• [Work to do]
Output solely the number of lines containing the string "this".

• [Available data]
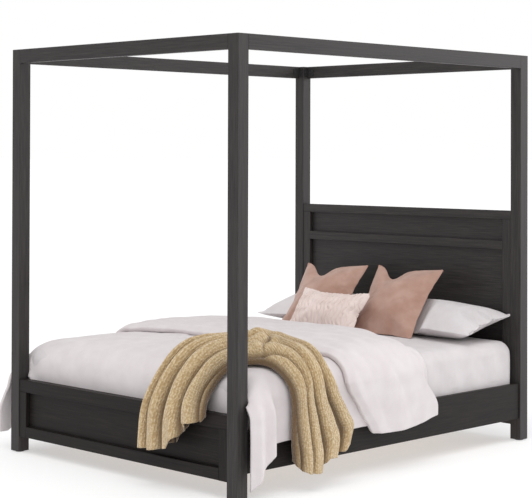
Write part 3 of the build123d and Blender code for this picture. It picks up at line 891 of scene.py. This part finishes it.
def make_throw():
    """A chunky knitted throw with its long edges turned under, gathered lengthwise into deep soft
    folds, from over the footboard, round the corner of the mattress, to down the right side."""
    rows, columns = 190, 250
    obj = cloth_grid("knitted_throw", columns, rows)
    far, near = evenly(THROW_FAR, rows), evenly(THROW_NEAR, rows)
    t = np.linspace(0, 1, rows)   # from the hem at the foot to the hem at the side
    on_top = ease(0.20, 0.36, t) * (1 - ease(0.60, 0.78, t))
    first = 1.15 + 0.22 * np.sin(2 * math.pi * (1.2 * t + 0.1)) + ease(0.36, 0.66, t)
    tall = 0.062 - 0.008 * on_top - 0.010 * ease(0.62, 0.8, t)
    v = np.zeros((rows, columns))
    lift = np.zeros((rows, columns))
    for row in range(rows):
        width = np.linalg.norm(far[row] - near[row])
        u, up = pleat_section(first[row], width, tall[row])
        run = np.concatenate([[0], np.cumsum(np.hypot(np.diff(u) * width, np.diff(up)))])
        want = np.linspace(0, run[-1], columns)
        v[row], lift[row] = np.interp(want, run, u), np.interp(want, run, up)
    t, on_top = t[:, None], on_top[:, None]
    place = far[:, None, :] * (1 - v[..., None]) + near[:, None, :] * v[..., None]
    arch = np.sin(math.pi * np.clip(v, 0, 1))
    # the folds sway to and fro along the strip, most where they are gathered on top
    sway = 0.012 * ripple(2.0 * v, 2.4 * t, 35, longest=0.7, shortest=0.25) * (1 + on_top)
    place = place + 0.7 * (sway * arch)[..., None]
    base = throw_base(place)
    step_s, step_r = np.array([[0.004, 0], [0, 0.004]])
    along_s = throw_base(place + step_s) - throw_base(place - step_s)
    along_r = throw_base(place + step_r) - throw_base(place - step_r)
    outward = np.cross(along_s, along_r)
    outward /= np.linalg.norm(outward, axis=-1, keepdims=True)
    raised = ease(UNDER_LAYER, VALLEY + 0.02, lift)
    bunch = 0.006 * on_top * arch**0.7
    bunch = bunch + 0.014 * np.exp(-(((t - 0.50) / 0.08) ** 2) - ((v - 0.30) / 0.25) ** 2)
    # where it is scrunched together at the corner of the bed, short folds cross the long ones
    cross = np.abs(np.sin(math.pi * ((t - 0.48) / 0.075 + 1.1 * v))) ** 0.8 - 0.6
    cross = cross * np.exp(-(((t - 0.48) / 0.055) ** 2)) * arch**0.7
    bunch = bunch + 0.042 * cross
    small_folds = 0.008 * ripple(4.0 * v, 2.2 * t, 36, longest=0.8, shortest=0.3, terms=9)
    lift = lift + raised * (bunch + small_folds * (0.7 + 0.6 * on_top))
    co = base + outward * lift[..., None]
    # 1 deep between the folds and in the short crossing folds: the share of painted shade there
    fold_shade_share = np.maximum(ease(VALLEY + 0.046, VALLEY + 0.006, lift), ease(-0.05, -0.35, cross))
    # each fold ends at its own height, and the layer below it a little higher
    hem_foot = np.interp(v[0], *np.array(THROW_HEM_FOOT).T) + 0.020 * (1 - raised[0])
    hem_side = np.interp(v[-1], *np.array(THROW_HEM_SIDE).T) + 0.020 * (1 - raised[-1])
    start, end = co[:1, :, 2].copy(), co[-1:, :, 2].copy()
    co[..., 2] += (hem_foot - start) * (1 - ease(0.0, 0.20, t))
    co[..., 2] += (hem_side - end) * ease(0.80, 1.0, t)
    co[..., 0] = np.minimum(co[..., 0], THROW_OUT)
    co[..., 1] = np.maximum(co[..., 1], THROW_FORWARD)
    put(obj, co)
    size_uv(obj, 1.27, 1.52)
    # the share of painted fold shade is kept on the mesh for the material
    painted_fold_shade = obj.data.attributes.new("painted_fold_shade", "FLOAT", "POINT")
    painted_fold_shade.data.foreach_set("value", fold_shade_share.ravel().astype(np.float32))
    shade(obj)
    modify(obj, "SOLIDIFY", thickness=KNIT_THICK, offset=0.0, use_even_offset=False)
    shade(obj)
    obj.data.materials.append(KNIT)
    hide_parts("throw_blanket")
    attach(obj, "throw_blanket")
    return obj


# --- pillows and cushions ---------------------------------------------------------------------
def sewn_pouch(name, width, height, spacing, thick):
    """Two rectangles of cloth sewn together round the edge and blown up: the sides pull in, the
    corners stay pointed and the seam puckers. It lies in the XY plane with its middle at the
    origin, spacing is that of its points, and thick is its thickness at most."""
    columns, rows = int(width / spacing) + 1, int(height / spacing) + 1
    front = cloth_grid(name, columns, rows)
    x, y = np.meshgrid(
        np.linspace(-width / 2, width / 2, columns), np.linspace(-height / 2, height / 2, rows)
    )
    swell = 0.004 * (1 - (2 * x / width) ** 6) * (1 - (2 * y / height) ** 6)
    jitter = 0.0012 * ripple(x, y, 41, longest=0.12, shortest=0.03, terms=9)
    put(front, np.stack([x, y, swell + jitter * (swell > 1e-6)], -1))
    size_uv(front, width, height)
    back = front.copy()
    back.data = front.data.copy()
    scene.collection.objects.link(back)
    co = points_of(back)
    co[:, 2] *= -1
    put(back, co)
    back.data.flip_normals()
    only(front)
    back.select_set(True)
    bpy.ops.object.join()
    bpy.ops.object.mode_set(mode="EDIT")
    bpy.ops.mesh.select_all(action="SELECT")
    bpy.ops.mesh.remove_doubles(threshold=0.0005)
    bpy.ops.object.mode_set(mode="OBJECT")
    face_out(front)
    flat = points_of(front)
    cloth = front.modifiers.new("Cloth", "CLOTH")
    cloth.settings.quality = 6
    cloth.settings.mass = 0.15
    cloth.settings.tension_stiffness = 18
    cloth.settings.compression_stiffness = 12
    cloth.settings.bending_stiffness = 0.15
    cloth.settings.use_pressure = True
    cloth.settings.uniform_pressure_force = PRESSURE
    cloth.settings.effector_weights.gravity = 0
    cloth.collision_settings.use_collision = False
    cloth.point_cache.frame_start = 1
    cloth.point_cache.frame_end = SETTLE
    for now in range(1, SETTLE + 1):
        scene.frame_set(now)
    only(front)
    bpy.ops.object.modifier_apply(modifier=cloth.name)
    scene.frame_set(1)
    co = points_of(front)
    # thinned to its real thickness, and its outline let out again by a power of that share
    share = thick / 2 / np.abs(co[:, 2]).max()
    co[:, :2] = flat[:, :2] + (co[:, :2] - flat[:, :2]) * min(share, 1) ** PULL
    co[:, 2] *= share
    put(front, co)
    modify(front, "SUBSURF", levels=1, render_levels=1)
    shade(front)
    return front


def lay(obj, tilt, middle):
    """Turn a pad about X and put its middle in place, in its mesh."""
    obj.data.transform(Matrix.Translation(middle) @ Matrix.Rotation(tilt, 4, "X"))
    obj.data.update()


def rest_on(obj, level, soft=0.02):
    """Press a pad flat where it would go below a level."""
    co = points_of(obj)
    low = level + soft * np.exp(np.minimum(co[:, 2] - level - soft, 0) / soft)
    co[:, 2] = np.where(co[:, 2] < level + soft, np.maximum(low, level), co[:, 2])
    put(obj, co)


def make_pillow(side):
    """A sleeping pillow in a plain cotton case, lying flat behind the cushions with its crown
    against the headboard."""
    name = "pillow_right" if side > 0 else "pillow_left"
    low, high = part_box(name)
    middle_x = (low.x + high.x) / 2
    obj = sewn_pouch(name + "_case", 0.77, 0.47, 0.0105, 0.205)
    co = points_of(obj)
    # the filling sinks to the middle and the ends thin out
    co[:, 2] *= 1 - 0.10 * (co[:, 0] / 0.4) ** 2
    put(obj, co)
    lay(obj, math.radians(11), (middle_x - side * 0.030, 0.838, 0.632))
    co = points_of(obj)
    x, y, z = co.T
    # the thin corners droop a little
    corner = ease(0.22, 0.40, np.abs(x - middle_x)) * ease(0.05, 0.22, np.abs(y - 0.835))
    z = z - 0.008 * corner
    # the cushion that leans on it, whose back goes through this place, presses its front down
    cushion_y, cushion_z, half_thick = 0.804, 0.6875, 0.012
    n = (math.cos(LEAN), -math.sin(LEAN))
    depth = (y * n[0] + z * n[1]) - (cushion_y * n[0] + cushion_z * n[1] + half_thick)
    over = np.minimum(depth, 0)
    under = ease(0.46, 0.36, np.abs(x))
    y = y - over * n[0] * under
    z = z - over * n[1] * under
    # its rear stays clear of the head posts, so that it can be drawn out past them
    y = np.minimum(y, HEAD_POST_FACE - 0.008)
    put(obj, np.stack([x, y, z], 1))
    rest_on(obj, MATTRESS_HIGH.z + 0.008)
    obj.data.materials.append(CASE)
    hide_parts(name)
    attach(obj, name)
    return obj


def make_rose_cushion(side):
    """A square feather cushion in rose linen, pointed at the corners, leaning back on the pillow.
    The left one has slumped a little to its outer side."""
    name = "cushion_right" if side > 0 else "cushion_left"
    low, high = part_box(name)
    obj = sewn_pouch(name + "_cover", 0.485, 0.485, 0.0085, 0.130)
    co = points_of(obj)
    # the face that is seen is fuller than the back, which rests on the pillow
    co[:, 2] = np.where(co[:, 2] > 0, co[:, 2] * 1.12, co[:, 2] * 0.80)
    # a hand's chop at the top: the upper edge sags between its two corners
    chop = np.exp(-(((co[:, 0] + 0.090) / 0.070) ** 2))
    co[:, 1] -= 0.074 * ease(0.04, 0.24, co[:, 1]) * chop
    co[:, 2] *= 1 - 0.32 * ease(-0.06, 0.16, co[:, 1]) * chop
    # soft creases that run down from the chop and up from the seat
    creases = 0.0035 * ripple(co[:, 0], co[:, 1] * 0.45, 43, longest=0.16, shortest=0.05, terms=9)
    co[:, 2] += creases * ease(0.005, 0.03, co[:, 2])
    put(obj, co)
    slump, down = (math.radians(1.8), 0.016) if side < 0 else (0.0, 0.006)
    obj.data.transform(Matrix.Rotation(slump, 4, "Z"))
    lay(obj, math.pi / 2 - LEAN, (low + high) / 2 - Vector((0, 0, down)))
    rest_on(obj, MATTRESS_HIGH.z + 0.006)
    obj.data.materials.append(ROSE)
    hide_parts(name)
    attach(obj, name)
    return obj


def make_lumbar():
    """A small oblong cushion in blush cotton, ruched all over in wandering upright gathers."""
    low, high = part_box("lumbar_cushion")
    obj = sewn_pouch("lumbar_cushion_cover", 0.52, 0.305, 0.006, 0.118)
    co = points_of(obj)
    x, y, z = co.T
    # gathers 28 mm apart that wander, fade in places and stop short of the seam
    wander = 0.022 * ripple(x, y, 51, longest=0.10, shortest=0.035, terms=9)
    gather = np.abs(np.sin(math.pi * (x + wander) / 0.028)) ** 0.6
    patchy = 0.60 + 0.60 * ripple(x, y, 52, longest=0.09, shortest=0.035, terms=7)
    inside = ease(0.252, 0.225, np.abs(x)) * ease(0.150, 0.125, np.abs(y))
    z = z + np.sign(z) * 0.017 * (gather - 0.55) * patchy * inside
    z = np.where(z < 0, z * 0.85, z * 1.1)
    put(obj, np.stack([x, y, z], 1))
    lay(obj, math.pi / 2 - LEAN, (low + high) / 2 - Vector((0, 0, 0.008)))
    rest_on(obj, MATTRESS_HIGH.z + 0.004)
    obj.data.materials.append(BLUSH)
    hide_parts("lumbar_cushion")
    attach(obj, "lumbar_cushion")
    return obj


# --- floor, light and camera --------------------------------------------------------------------
def make_studio():
    """A plain pale floor and soft light from all round, with a broad lamp overhead and one behind
    the bed's right side."""
    bpy.ops.object.select_all(action="DESELECT")
    bpy.ops.mesh.primitive_plane_add(size=FAR_AWAY)
    floor = bpy.context.object
    floor.name = "studio_floor"
    material, tree, surface = finish_named("pale_floor")
    surface.inputs["Base Color"].default_value = colour("#c8c8c8")
    surface.inputs["Roughness"].default_value = 0.95
    surface.inputs["Emission Color"].default_value = (1, 1, 1, 1)
    surface.inputs["Emission Strength"].default_value = FLOOR_GLOW
    surface.inputs["Specular IOR Level"].default_value = 0.0
    floor.data.materials.append(material)
    world = bpy.data.worlds.new("studio")
    world.use_nodes = True
    tree = world.node_tree
    tree.nodes.clear()
    seen = node(tree, "ShaderNodeLightPath").outputs["Is Camera Ray"]
    strength = node(
        tree, "ShaderNodeMapRange", {"Value": seen, "To Min": ROOM_LIGHT, "To Max": 1.0}
    ).outputs[0]
    light = node(tree, "ShaderNodeBackground", {"Color": (1, 1, 1, 1), "Strength": strength})
    node(tree, "ShaderNodeOutputWorld", {"Surface": light.outputs[0]})
    scene.world = world
    for name, (strength, spread, source) in LAMPS.items():
        sun = bpy.data.lights.new(name, "SUN")
        sun.energy = strength
        sun.angle = math.radians(spread)
        obj = bpy.data.objects.new(name, sun)
        obj.rotation_euler = (-Vector(source)).to_track_quat("-Z", "Y").to_euler()
        scene.collection.objects.link(obj)


def make_camera():
    """Stands off the foot's right corner at eye height and looks level, along the diagonal."""
    camera = bpy.data.cameras.new("camera")
    camera.sensor_width = 36
    camera.lens = LENS
    camera.shift_y = RISE
    camera.clip_end = FAR_AWAY
    obj = bpy.data.objects.new("camera", camera)
    scene.collection.objects.link(obj)
    forward = Vector(LOOKS_ALONG)
    turned = forward.to_track_quat("-Z", "Y").to_matrix().to_4x4()
    roll = Matrix.Rotation(ROLL, 4, forward)
    obj.matrix_world = Matrix.Translation(EYE) @ roll @ turned
    scene.camera = obj


finish_frame()
make_mattress()
make_duvet()
make_fold()
make_throw()
for side in (-1, 1):
    make_pillow(side)
    make_rose_cushion(side)
make_lumbar()
make_studio()
make_camera()
scene.view_settings.view_transform = "Standard"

• [Exercise answer]
2